Por la prensa hemos sabido que el obispo de San Felipe te aceptó como ayudante de una parroquia. Dijiste que él te recibió como padre, en contraste con tu provincial. También éste se enteró por la prensa. El es todavía tu superior religioso. Deberías haberlo conversado; lo exigía el decoro. Tu regreso oficial a una parroquia fue acompañado de gran publicidad. ¿Por qué? ¿Cuáles son tus reales objetivos?

Con gran publicidad, también, hiciste recientemente dos afirmaciones. Primero, que mientras tú habías salvado niños, ahora se dictaba una ley para matarlos. Inaceptable: pues ni tú salvaste niños del aborto, nadie en ese momento lo pensaba; ni la ley de su despenalización promueve la matanza de niños. No veo allí más que oportunismo; ganarte el respaldo del obispo Ezatti y de la Jerarquía Católica que tampoco se caracteriza por decir siempre la verdad. En segundo lugar, sostuviste por televisión que eras perseguido por envidia al ser tan exitoso como sacerdote. Plop! Yo no sé qué idea tendrás del sacerdocio, pero para mí el discípulo de Jesús no aspira al éxito mundano. ¿Contra quién disparas al expresarte así?
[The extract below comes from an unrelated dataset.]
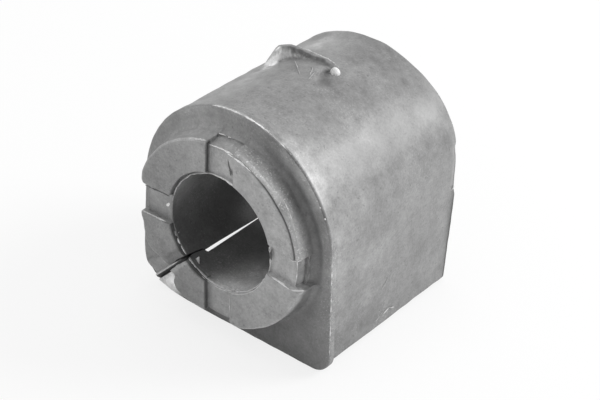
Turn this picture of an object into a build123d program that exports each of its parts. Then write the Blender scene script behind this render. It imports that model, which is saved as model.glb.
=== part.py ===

Esto me lleva a hacerme la pregunta del inicio, dado que una vez compartimos el mismo ideal. ¿Qué ha pasado por tu cabeza, Gerardo? Tantas mentiras, tantas contradicciones, tanta ceguera, tanta soberbia, tanta odiosidad a tu Congregación que te lo dio todo, que te creyó y apoyó cuando se te acusaba de comportamiento impropio. Yo te defendí a muerte hasta que me dije: basta. Sigo pensando que sólo con la verdad, que supone sincera humildad, podrías recuperar tu ideal de vida religiosa de sesenta años. ¿O ya no es importante para ti? Pero eso es lo que más deseo para tu paz interior, puesto que por muchos años fuiste mi hermano.